In early 1948, CIO president Philip Murray began using his power to line up opposition to the Wallace third-party effort. Wallace’s break with the Democratic Party, along with Truman’s veto of Taft-Hartley, led many labor leaders who had admired the former vice president to shift their allegiance to the president. Having built their organization under the shelter of sympathetic federal policy, CIO leaders feared for its future if the Republicans took over the White House. With Murray making opposition to the Wallace campaign a test of loyalty, in the end only a handful of unions supported it.

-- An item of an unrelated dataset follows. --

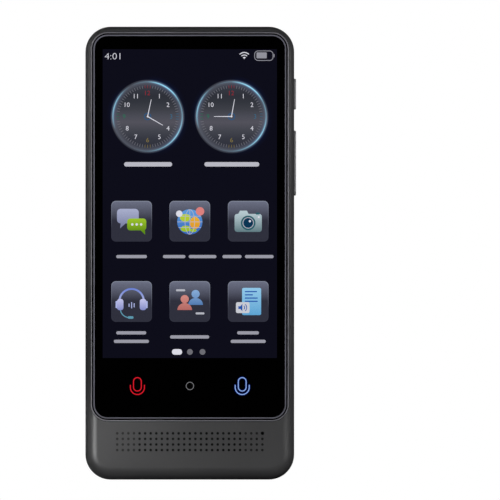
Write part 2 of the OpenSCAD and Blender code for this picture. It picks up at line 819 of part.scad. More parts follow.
// Two insulated wires from the protection board to the main board
module battery_leads() {
    z0 = battery_top + lead_overlap[0];
    color("crimson") for (x = lead_x)
        translate([x, y_board_back + lead_r, z0])
            cylinder(r = lead_r, h = board_z + lead_overlap[1] - z0);
}

// ---- Boards ----

module main_board() {
    color("darkgreen") difference() {
        block(board_x0, board_x1, y_board, y_board_back, board_z, board_top);
        for (i = [-1, 1], j = [-1, 1])
            rod(screw_r, y_board - 1, y_board_back + 1, board_screw_at(i, j)[0],
                board_screw_at(i, j)[1]);
        // Chamfered corners that clear the housing's rounding
        for (x = [board_x0, board_x1])
            translate([x, y_board_back + 1, board_top]) rotate([90, 0, 0])
                linear_extrude(board_t + 2) polygon([
                    [-board_chamfer, 0], [0, -board_chamfer], [board_chamfer, 0], [0, board_chamfer]
                ]);
    }
}

// Open-backed tin can over a group of chips
module shield_can(x0, x1, z0, z1) {
    difference() {
        block(x0, x1, y_board_back, y_board_back + shield_h, z0, z1);
        block(x0 + shield_sheet, x1 - shield_sheet, y_board_back - 1,
            y_board_back + shield_h - shield_sheet, z0 + shield_sheet, z1 - shield_sheet);
    }
}

// Chip package whose middle is at (x, z)
module chip(w, h, x, z) {
    block(x - w / 2, x + w / 2, y_board_back, y_board_back + chip_h, z - h / 2, z + h / 2);
}

module processor_shield() {
    color("silver") shield_can(-shield_split / 2 - processor_shield_w, -shield_split / 2,
        processor_shield_z0, shield_z1);
}

module radio_shield() {
    color("silver") shield_can(shield_split / 2, shield_split / 2 + radio_shield_w,
        radio_shield_z0, shield_z1);
}

// Processor with its memory, as a pair in the middle of their shield
module processor_chip() {
    x = -(shield_split + processor_shield_w) / 2;
    z = (processor_shield_z0 + shield_z1) / 2;
    color("black") {
        chip(processor_side, processor_side, x - (memory_w + memory_gap) / 2, z);
        chip(memory_w, memory_h, x + (processor_side + memory_gap) / 2, z);
    }
}

module radio_chip() {
    color("black") chip(radio_side, radio_side, (shield_split + radio_shield_w) / 2,
        (radio_shield_z0 + shield_z1) / 2);
}

module board_screws() {
    color("lightgray") {
        for (i = [-1, 1], j = [-1, 1])
            screw(board_screw_at(i, j)[0], board_screw_at(i, j)[1], y_board_back, board_t + 1.2);
        for (x = [-1, 1])
            screw(x * boss_x, usb_boss_z, y_usb_board_back, usb_board_t + 1.2);
    }
}

// Antenna on the inside of the cover, with a tail down to the main board
module antenna_flex() {
    x = antenna_x0;
    z1 = antenna_z1 - 1;
    z0 = z1 - antenna_tail_w;
    color("darkorange") {
        block(x, x + antenna_w, y_cover - flex_t, y_cover, antenna_z0, antenna_z1);
        block(x, x + flex_t, y_board_back, y_cover, z0, z1);
        block(x, x + antenna_foot, y_board_back, y_board_back + flex_t, z0, z1);
    }
}

// ---- Camera ----

module camera_module() {
    color("black") difference() {
        union() {
            plate(camera_side, camera_side, y_board_back, y_board_back + camera_base_t, 0.6,
                0, camera_z);
            rod(barrel_d / 2, y_board_back + camera_base_t, y_barrel, 0, camera_z);
        }
        rod(lens_d / 2, y_barrel - lens_t - lens_recess, y_barrel + 1, 0, camera_z);
    }
}

module camera_lens() {
    color("royalblue") rod(lens_d / 2 - lens_fit, y_barrel - lens_t - lens_recess,
        y_barrel - lens_recess, 0, camera_z);
}

module camera_gasket() {
    color("black") difference() {
        rod(barrel_d / 2, y_barrel, island_floor, 0, camera_z);
        rod(lens_d / 2 + 0.3, y_barrel - 1, island_floor + 1, 0, camera_z);
    }
}

module camera_bezel() {
    y0 = y_back - island_seat;
    y1 = y_back + island_rise;
    color("black") difference() {
        translate([0, 0, camera_z]) swept_slab(island_w, island_h, y0, y1, island_r)
            polygon([
                [0, y0], [island_r, y0], [island_r, y_back], [island_r - island_slope, y1], [0, y1]
            ]);
        plate(window_w, window_h, island_floor, y1 + 1, window_r, 0, camera_z);
        rod(camera_hole_d / 2, y0 - 1, y1 + 1, 0, camera_z);
    }
}

module camera_window() {
    color("darkslategray")
        plate(window_w - 0.1, window_h - 0.1, island_floor, island_floor + window_t, window_r - 0.05,
            0, camera_z);
}

// ---- Side keys ----

// Steel angle that backs the switches; its foot lies on the mid frame
module side_key_bracket() {
    color("silver") {
        block(x_bracket_in, x_bracket, y_frame_back, y_key + 1.3, key_strip_z0, key_strip_z1);
        block(x_bracket_in, frame_w / 2, y_frame_back, y_frame_back + bracket_t, key_strip_z0,
            key_strip_z1);
    }
}

// Flex on the bracket, with a tail that folds over to the main board
module side_key_flex() {
    y_top = y_key + 1.45;
    x_tail = board_x1 - key_tail_reach;
    z0 = key_tail_z - key_tail_w / 2;
    z1 = key_tail_z + key_tail_w / 2;
    color("darkorange") {
        block(x_bracket, x_key_flex, y_key - switch_w / 2 - 0.2, y_top, key_strip_z0, key_strip_z1);
        block(x_tail, x_key_flex, y_top - flex_t, y_top, z0, z1);
        block(x_tail, x_tail + flex_t, y_board_back, y_top, z0, z1);
    }
}

module key_switch(z) {
    block(x_key_flex, x_switch, y_key - switch_w / 2, y_key + switch_w / 2, z - switch_len / 2,
        z + switch_len / 2);
}

module key_dome(z) {
    translate([x_switch, y_key, z]) rotate([0, 90, 0]) difference() {
        cylinder(r1 = dome_d / 2, r2 = dome_d / 4, h = dome_h);
        translate([0, 0, -eps]) cylinder(r1 = dome_d / 2 - 0.12, r2 = dome_d / 4 - 0.12, h = dome_h - 0.1);
    }
}

module power_switch() {
    color("gainsboro") key_switch(power_z);
}

module volume_switches() {
    color("gainsboro") for (s = [-1, 1]) key_switch(volume_z + s * volume_arm);
}

module power_dome() {
    color("gold") key_dome(power_z);
}

module volume_domes() {
    color("gold") for (s = [-1, 1]) key_dome(volume_z + s * volume_arm);
}

// Cap of a side key with its retaining flange
module key_cap(len, flange_gap, flange_len) {
    x_flange = x_in - flange_gap;
    rotate([0, 0, 90])
        soft_slab(key_w, len, -x_side - key_proud, -x_flange, key_w / 2 - eps, 0.35, 0);
    rotate([0, 0, 90])
        plate(key_w + 2 * flange_w, flange_len, -x_flange, -x_flange + flange_t, 0.8);
}

// Round actuating tip behind a key
module key_tip(z, x_from) {
    translate([x_tip, 0, z]) rotate([0, 90, 0]) cylinder(r = tip_d / 2, h = x_from - x_tip);
}

module power_button() {
    color("darkgray") translate([0, y_key, power_z]) {
        key_cap(power_len, power_flange_gap, power_len + 1.4);
        key_tip(0, x_in - power_flange_gap - flange_t);
    }
}

// Tips on the round rib at its middle
module volume_rocker() {
    x_flange = x_in - rocker_flange_gap;
    color("darkgray") translate([0, y_key, volume_z]) {
        key_cap(volume_len, rocker_flange_gap, volume_len + 1);
        for (s = [-1, 1]) key_tip(s * volume_arm, x_flange - flange_t);
        translate([x_key_flex + fulcrum_gap + fulcrum_r, 0, 0]) {
            rotate([90, 0, 0]) cylinder(r = fulcrum_r, h = key_w, center = true);
            block(0, x_flange - flange_t - x_key_flex - fulcrum_gap - fulcrum_r, -key_w / 2,
                key_w / 2, -fulcrum_r, fulcrum_r);
        }
    }
}

// ---- Lower board, socket, speaker and microphone ----

module usb_board() {
    color("darkgreen") difference() {
        plate(usb_board_w, usb_board_h, y_usb_board, y_usb_board_back, usb_board_r, 0,
            usb_board_z + usb_board_h / 2);
        block(-usb_w / 2 - 0.1, usb_w / 2 + 0.1, y_usb_board - 1, y_usb_board_back + 1,
            usb_board_z - 1, usb_recess + usb_len + 0.1);
        for (x = [-1, 1])
            rod(screw_r, y_usb_board - 1, y_usb_board_back + 1, x * boss_x, usb_boss_z);
    }
}

module usb_c_shell() {
    color("silver") {
        translate([0, y_usb, usb_recess]) difference() {
            linear_extrude(usb_len) rounded_rect(usb_w, usb_h, socket_r);
            translate([0, 0, -1]) linear_extrude(usb_len + 1 - usb_sheet)
                rounded_rect(usb_w - 2 * usb_sheet, usb_h - 2 * usb_sheet, socket_r - usb_sheet);
        }
        // Solder tabs on the board
        for (m = [0, 1], z = tab_z) mirror([m, 0, 0])
            block(usb_w / 2 - tab_t, usb_w / 2 + tab_w, y_usb_board - tab_t, y_usb_board, z,
                z + tab_len);
    }
}

module usb_c_tongue() {
    back = usb_recess + usb_len - usb_sheet;
    color("black") {
        block(-tongue_w / 2, tongue_w / 2, y_usb - tongue_t / 2, y_usb + tongue_t / 2,
            usb_recess + tongue_recess, back);
        translate([0, y_usb, back - tongue_base]) linear_extrude(tongue_base)
            rounded_rect(usb_w - 2 * usb_sheet, usb_h - 2 * usb_sheet, socket_r - usb_sheet);
    }
}

module speaker_mesh() {
    color("black") plate(speaker_w - 1, speaker_h - 1, y_chin, y_gasket, 1, 0, grille_z);
}

module speaker_gasket() {
    color("darkslategray")
        ring_plate(speaker_w, speaker_h, speaker_r, speaker_rim, y_gasket, y_speaker, grille_z);
}

module speaker_frame() {
    y1 = y_speaker + speaker_t;
    color("black") difference() {
        plate(speaker_w, speaker_h, y_speaker, y1, speaker_r, 0, grille_z);
        plate(speaker_w - 2 * speaker_rim, speaker_h - 2 * speaker_rim, y_speaker - 1,
            y1 - speaker_back, 0.8, 0, grille_z);
    }
}

// Dished membrane that sits on the frame's rim
module speaker_cone() {
    w = speaker_w - 2 * speaker_rim;
    h = speaker_h - 2 * speaker_rim;
    y0 = y_speaker + cone_lift;
    color("gray") difference() {
        union() {
            plate(w, h, y0, y0 + cone_t, 0.8, 0, grille_z);
            plate(w - 2 * cone_side, h - 2 * cone_end, y0, y0 + cone_h, 0.8, 0, grille_z);
        }
        plate(w - 2 * (cone_side + cone_t), h - 2 * (cone_end + cone_t), y_speaker,
            y0 + cone_h - cone_t, 0.65, 0, grille_z);
    }
}

module speaker_magnet() {
    color("dimgray") plate(speaker_w - 2 * magnet_side, magnet_h,
        y_speaker + cone_lift + cone_h + magnet_gap, y_speaker + speaker_t - speaker_back, 0.4,
        0, grille_z);
}

module microphone() {
    color("gold") block(mic_x - mic_w / 2, mic_x + mic_w / 2, y_usb_board - mic_t, y_usb_board,
        mic_z - mic_h / 2, mic_z + mic_h / 2);
}

// Rubber tube from the microphone port to the microphone
module mic_boot() {
    color("black") difference() {
        rod(mic_boss_d / 2, y_chin, y_usb_board - mic_t, mic_x, mic_z);
        rod(mic_port_d / 2, y_chin - 1, y_usb_board - mic_t + 1, mic_x, mic_z);
    }
}

// Strip beside the battery that links the two boards
module board_link_flex() {
    x0 = -frame_w / 2 + 0.2;
    x1 = x0 + link_flex_w;
    color("darkorange") {
        block(x0, x1, y_frame_back, y_frame_back + flex_t, link_fold_z, link_z1);
        block(x0, x1, y_frame_back, y_usb_board, link_fold_z, link_fold_z + flex_t);
        block(x0, x1, y_usb_board - flex_t, y_usb_board, link_z0, link_fold_z + flex_t);
        block(x0, x1, y_frame_back, y_board, link_z1 - flex_t, link_z1);
    }
}

// ---- Assembly ----

front_housing();
rear_cover();
bezel_ring();
glass_panel();
glass_adhesive();
display_panel();
display_backlight();
display_flex();
touch_key_board();
mid_frame();
frame_screws();
battery_cell();
battery_adhesive();
battery_protection_board();
battery_leads();
main_board();
processor_chip();
radio_chip();
processor_shield();
radio_shield();
board_screws();
camera_module();
camera_lens();
camera_gasket();
camera_bezel();
camera_window();
antenna_flex();
side_key_bracket();
side_key_flex();
power_switch();
volume_switches();
power_dome();
volume_domes();
power_button();
volume_rocker();
usb_board();
usb_c_shell();
usb_c_tongue();
speaker_frame();
speaker_cone();
speaker_magnet();
speaker_gasket();
speaker_mesh();
microphone();
mic_boot();
board_link_flex();
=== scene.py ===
import math

import bmesh
import bpy
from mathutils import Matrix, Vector


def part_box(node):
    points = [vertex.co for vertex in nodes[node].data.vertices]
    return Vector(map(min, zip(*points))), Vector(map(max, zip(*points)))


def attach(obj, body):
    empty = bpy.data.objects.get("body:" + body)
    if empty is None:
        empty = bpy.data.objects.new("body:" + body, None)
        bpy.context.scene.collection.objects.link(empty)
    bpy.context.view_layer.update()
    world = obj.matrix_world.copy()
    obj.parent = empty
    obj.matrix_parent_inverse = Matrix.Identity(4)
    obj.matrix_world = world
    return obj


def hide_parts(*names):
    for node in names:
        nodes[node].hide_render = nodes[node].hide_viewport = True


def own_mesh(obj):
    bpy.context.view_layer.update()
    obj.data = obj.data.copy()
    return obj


# The CAD nodes get their finishes here. The camera's lens and the snap domes get curved forms, and
# what is print or light is added: the border behind the pane, the picture on the screen and the
# signs of the touch keys. Most sizes are written in mm, which MM turns into metres.
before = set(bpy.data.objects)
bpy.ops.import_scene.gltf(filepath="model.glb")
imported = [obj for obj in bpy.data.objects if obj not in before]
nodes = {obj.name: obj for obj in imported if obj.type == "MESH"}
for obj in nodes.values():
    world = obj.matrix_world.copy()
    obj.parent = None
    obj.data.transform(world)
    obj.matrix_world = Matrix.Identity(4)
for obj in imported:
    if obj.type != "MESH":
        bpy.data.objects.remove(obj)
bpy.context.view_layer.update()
MM = 0.001


def linear(r, g, b):
    """Linear RGBA of a colour given as 0 to 255 on the screen."""
    def one(c):
        c /= 255
        return c / 12.92 if c <= 0.04045 else ((c + 0.055) / 1.055) ** 2.4
    return (one(r), one(g), one(b), 1.0)


def grey(value):
    """Linear RGBA of a grey."""
    return (value, value, value, 1.0)


def show(obj):
    """Puts a new object in the scene."""
    bpy.context.scene.collection.objects.link(obj)


# ---- Camera, lamps, world and floor ----

FRAME_PX = 500              # width and height of the picture
PIXEL = 0.2937 * MM         # what one pixel of it shows
VIEW_CENTRE = (17.68 * MM, 67.43 * MM)
CAMERA_AWAY = 0.6           # metres in front of the part

cam_data = bpy.data.cameras.new("camera")
cam_data.type = "ORTHO"
cam_data.ortho_scale = FRAME_PX * PIXEL
cam_data.clip_start, cam_data.clip_end = 0.01, 20
camera = bpy.data.objects.new("camera", cam_data)
camera.location = (VIEW_CENTRE[0], -CAMERA_AWAY, VIEW_CENTRE[1])
camera.rotation_euler = (math.pi / 2, 0, 0)
show(camera)
bpy.context.scene.camera = camera
bpy.context.scene.view_settings.view_transform = "Standard"


def group(name):
    return bpy.data.collections.new(name)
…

Even as the Democrats fractured on their left, civil rights led to a breakoff on their right. In 1948, the treatment of African Americans emerged as a national electoral issue for the first time since Reconstruction. In many parts of the country, local black activists and their allies had begun pressing for equal access to the vote, jobs, housing, and schools. As large numbers of southern blacks moved to northern cities, they became a key electoral constituency in closely contested industrial states like New York, Ohio, Michigan, Illinois, and Pennsylvania, leading the parties to vie for their support. International developments also thrust the issue of racial discrimination forward. The wartime rhetoric of democracy and antifascism heightened sensitivity about racism at home, as did the UN commitment to universal human rights. Flagrant racial injustice within the United States made it difficult to make a convincing case that the Soviet-American rivalry pitted democracy against totalitarianism. Civil rights organizations moved to take advantage of the new circumstances, filing lawsuits, petitioning the UN to investigate racial discrimination in the United States, and threatening black resistance to the draft if the armed services were not desegregated.